VERANOS SOÑADOS
No
hay estación que se disuelva más deprisa que el verano. Bastan un día nublado, una
semana de trabajo, la simple acción de levantarse cuando aún no ha amanecido o la
de meter los pies en un zapato cerrado, para que las largas jornadas de calor
se alejen en el tiempo a increíble velocidad e ingresen en ese lugar mítico que
ocupan los veranos pasados.
Ahora
que me encuentro, como tantos otros, en la fase de perplejidad de reconocerme
tan inmersa en la rutina como si el descanso estival no hubiese existido jamás,
ha caído casualmente en mis manos un ensayo de Antonio Muñoz Molina titulado Teoría del verano de 1923. Ha sido una
feliz casualidad, qué duda cabe, leerlo
precisamente en estas fechas. El ensayo en cuestión trata sobre un verano
extraordinario, el que reunió en 1923 en el Cap d’Antibes a un ilustre grupo de
turistas en torno a las figuras aglutinantes de Gerald y Sara Murphy. Este acaudalado
matrimonio estadounidense se afincó a comienzos de los años veinte en la
Riviera Francesa, donde se rodeó de una alegre tropa de gente ociosa, en la que
se codeaban sin distinción miembros de familias adineradas y hábiles
arribistas, vividores sin rumbo fijo y artistas de talento como Cole Porter,
Pablo Picasso y Scott Fitzgerald. Este último inmortalizó esas jornadas
estivales en su novela Suave es la noche.
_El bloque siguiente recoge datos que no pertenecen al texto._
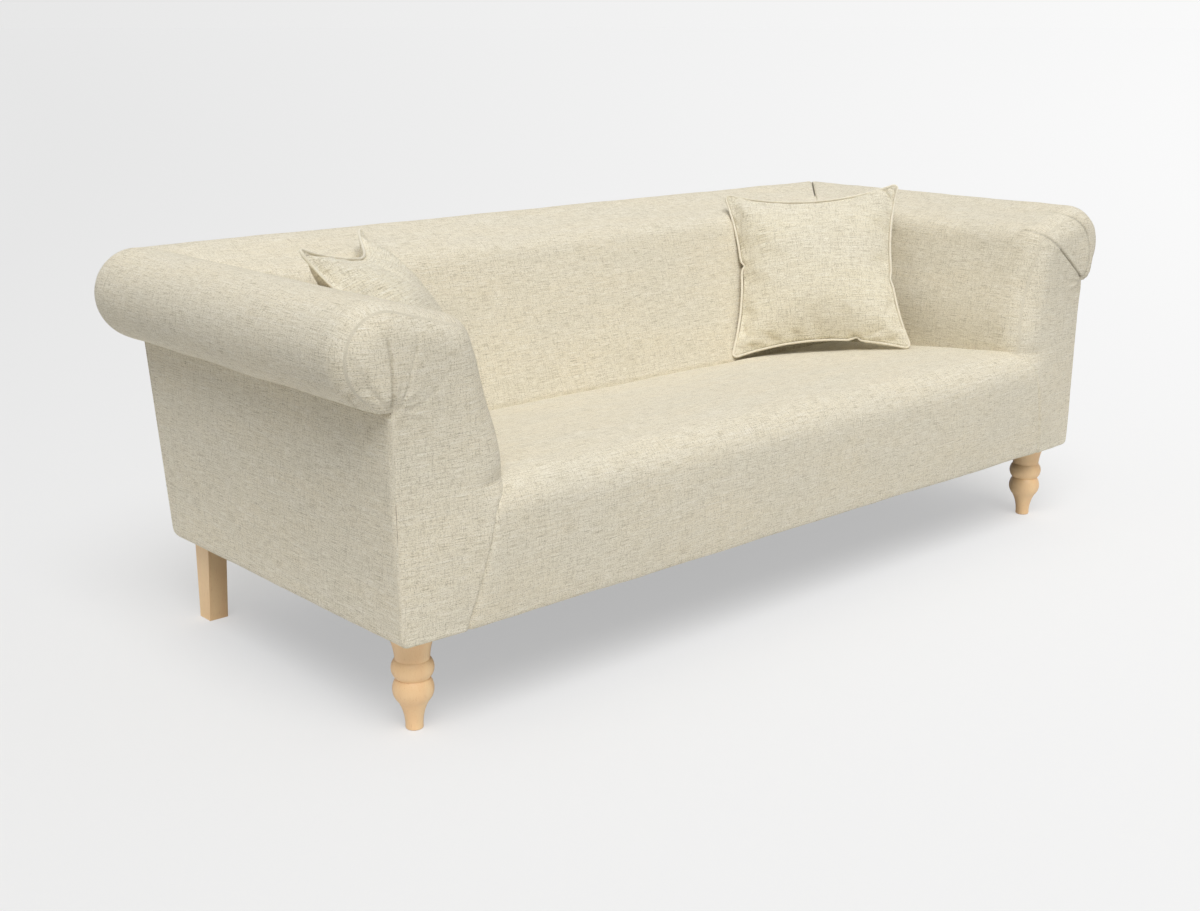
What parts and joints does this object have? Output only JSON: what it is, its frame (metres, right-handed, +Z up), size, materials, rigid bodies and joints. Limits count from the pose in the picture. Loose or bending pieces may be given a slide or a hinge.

La relación entre Picasso y Sara Murphy tuvo afortunadas consecuencias
plásticas como el retrato que acompaña estas líneas, titulado Mujer sentada con los brazos cruzados.
El
breve ensayo de Muñoz Molina es una preciosa evocación de aquellos meses que
oscilaron entre la más pura frivolidad y la creación artística, y que tuvieron
el fulgor y la melancolía de todo lo que alcanza su plenitud y alberga por
tanto en su interior el germen de su propia decadencia. No se puede estar tan
arriba, tan dotado de juventud, vitalidad y capacidad creativa, sin albergar el
temor de que cualquier paso conduzca al inevitable declive; de alguna manera,
este verano esplendoroso resulta una metáfora de la década de los veinte, que
avanzaba inexorablemente hacia su calamitoso final. Pero no voy a incidir más
en las reflexiones incluidas en este texto, recogido en el libro de ensayos El atrevimiento de mirar. Sólo me voy a
detener en un párrafo que me ha llamado poderosamente la atención y en las
evocaciones que ha despertado en mi cerebro. Dice así Muñoz Molina:
«El verano
de 1923 es una Arcadia en el tiempo y en las fotografías antiguas, un edén
fugaz que contiene en sí mismo no sólo los hechos de aquel verano exacto en el
Cap d’Antibes sino también los deseos que no llegaron a formularse o a
cumplirse y los que nunca se sabrán, y el sentimiento de intemporalidad que hay
siempre en los mejores veranos, en el paisaje simple e inmóvil de arena y de
mar, de sol candente y sombras recortadas, en los paisajes todavía no
devastados por la urbanización, las carreteras y el turismo donde las figuras
aisladas de los bañistas adquirían para quien los viera de lejos una presencia
mágica de apariciones».
Al
leer las líneas precedentes me vino de inmediato a la memoria la figura de otro
ilustre vividor de aquellos años dorados, Salvador Dalí, quien una década más
tarde creó una plasmación perfecta de ese verano mágico y atemporal del que nos
habla Muñoz Molina. El cuadro al que me refiero se titula Calma blanca y ya lo incluí hace unos meses en la sección del Cuadro de la semana, pero no me resisto
a traerlo aquí de nuevo. La superficie acerada del mar, las figuras recortadas
de los bañistas, el horizonte en el que se funden agua y cielo, nos crean la
sensación de estarnos adentrando en un ámbito que rebasa lo meramente físico.
Este verano de Dalí no es ninguno concreto: podría ser uno de los que compartió
con Gala en su juventud, como también aquel otro de 1923 el que Picasso retrató
incansablemente a Sara Murphy a orillas del Mediterráneo, o cualquiera de los
veranos de nuestra infancia, detenido en el tiempo por los pinceles del artista
con la misma nitidez con que opera nuestra memoria.